Project Description
The overall project goal is to affect changes to improve pneumococcal vaccination uptake and patient care in three ambulatory specialty practices at a tertiary university medical center.
The primary target group includes healthcare professionals working to immunize adults with immunocompromising conditions (IC) at three clinics (multiple myeloma, rheumatology and renal transplant) and more widely in the university health system. A second target group comprises IC patients in these clinics.
The three planned interventions are to:
- Develop and implement CME activities to help healthcare professionals be more proactive in providing pneumococcal vaccination to IC patients
- Adapt a non-physician-led model to multiple myeloma and rheumatology clinics
- Develop a patient-centric model through innovative gamified education for use by patients in renal post-transplant and rheumatology clinics
The primary educational products include a CME activity and a patient education game.
Impact of COVID-19
Our delivery strategies have been re-thought due to pandemic restrictions. The CME activity will be delivered as an asynchronous online webinar using teleconferencing technology. Planned on-site clinic presentations and a potential Grand-Rounds meeting were canceled due to COVID-19 restrictions. The patient education game may now be delivered using patients’ smartphones in clinic waiting rooms, should hygiene concerns associated with computer tablet use prove insurmountable. A learning collaborative planned to assist with introducing clinic system changes has been postponed and may need to be shelved for comparable reasons.
The intended outcomes include:
- Changes in pneumococcal vaccination numbers and rates in each clinic and overall (pre- and post-intervention)
- Changes in patient knowledge and engagement levels at two clinics where the patient gamification is to be implemented
Accomplishments
- Impact on participants/learners
- We began the project in December 2019. In the three months before the pandemic hit, we:
- Built our partnership across the clinic sites that also included the HIV and BMT (bone marrow transplant) clinics, so as to allow for expanded pneumococcal vaccination activities on campus.
- Conducted a needs assessment at all five clinics. This was mostly completed but could not be finalized prior to the lockdown and the university’s shift to a limited business model.
- Impact related to pneumococcal vaccination numbers/rates
- This also cannot yet be demonstrated due to pandemic postponement. However, at project baseline (end 2020), pneumococcal vaccination rates at all three main project clinics were low. Although the data are incomplete, approximately 20–30% of patients had been vaccinated and rates are only high (>90%) at the two model clinics (HIV and BMT). The suspension of normal business and clinic activities has limited our impact to date.
- Other data related to the project
- We have built awareness of the need for institutional changes to implement strategies to improve vaccination rates. We have identified topics and priorities for CME and prepared content material. This will be launched soon, as the university health system gradually resumes more regular routines and eases other delays after mass COVID-19 vaccination activities.

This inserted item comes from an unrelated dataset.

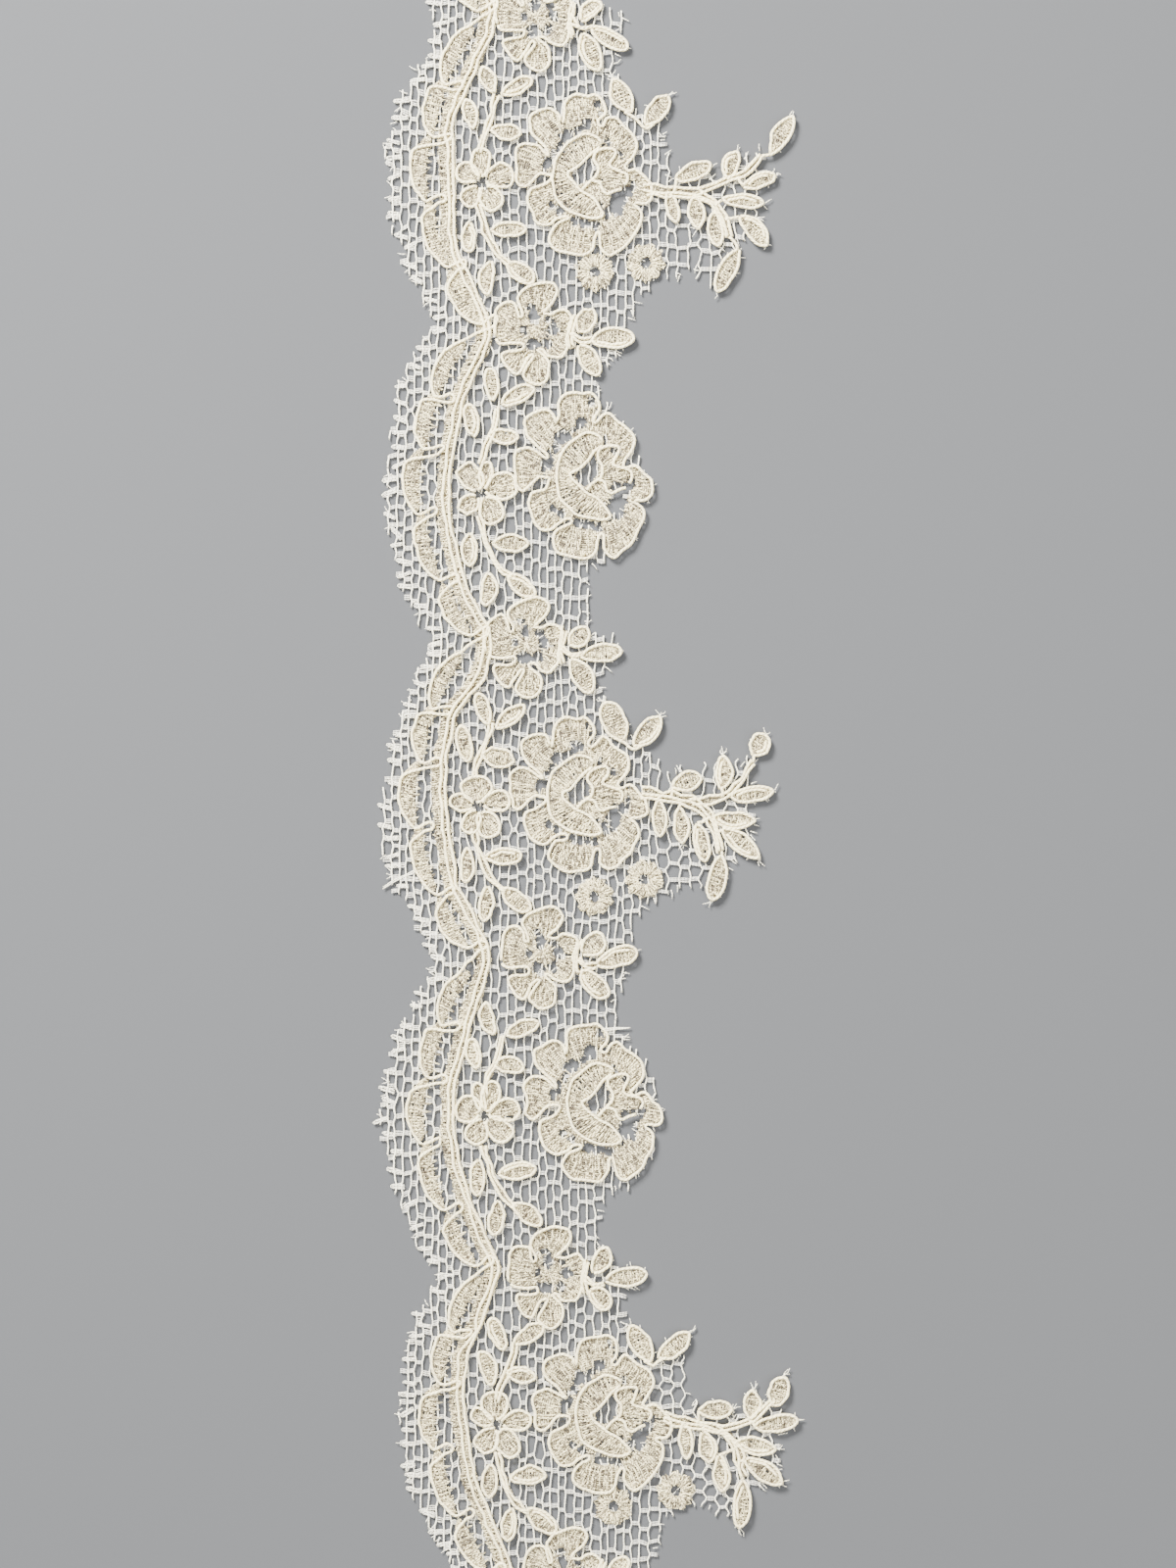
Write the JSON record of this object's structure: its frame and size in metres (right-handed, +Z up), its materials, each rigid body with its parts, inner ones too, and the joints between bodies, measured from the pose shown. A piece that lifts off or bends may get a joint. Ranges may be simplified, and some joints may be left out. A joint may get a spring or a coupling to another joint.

The project remains at too early a stage to achieve changes in healthcare delivery practices, and vaccinations have not been prioritized during the pandemic. However, we anticipate registering positive changes following intervention implementation.
The university electronic medical record has built-in management modules for monitoring patient vaccination, but this is not user-friendly and our project resources are too small to enact change in this area. However, we are hopeful we can assist clinic staff to help navigate this system.
Dissemination
The project was stalled at an early stage, but dissemination activities such as conference posters are anticipated after resuming project activities. At least one planned journal manuscript will discuss and publicize the comprehensive CME development process, given its potential value to others. We are now resuming our CME development work and anticipate being able to launch this shortly.
Pandemic Challenges
The profound challenges posed by the pandemic manifested in mid-March 2020, with normal clinic activities suspended and routine patient management heavily disrupted to this day. Even with a relative lull in the pandemic in early summer, clinic staff remained re-assigned to COVID-19-related duties, precluding resumption of project work. The HIV clinic would later move, and its staff also was assigned to help set up COVID clinics. The UAB health system continues to operate around the COVID-19 pandemic. We hope to resume activities shortly as COVID vaccination gains pace, but clinics will face many competing priorities.
Other challenges included start-up delays, staff turnover and data accessibility problems. Late project execution resulted from lengthy institutional reviews and a protracted IRB process. Afterward, the university lost its main infectious diseases physician liaison with the health system transplant units, who was committed to facilitating further grant contacts. Also, we encountered unexpected difficulty accessing data as the health informatics unit now charges for clinic-specific data that our limited budget does not allow for. We will track pneumococcal vaccinations administered using billing data, though this is not possible at the sub-clinic level.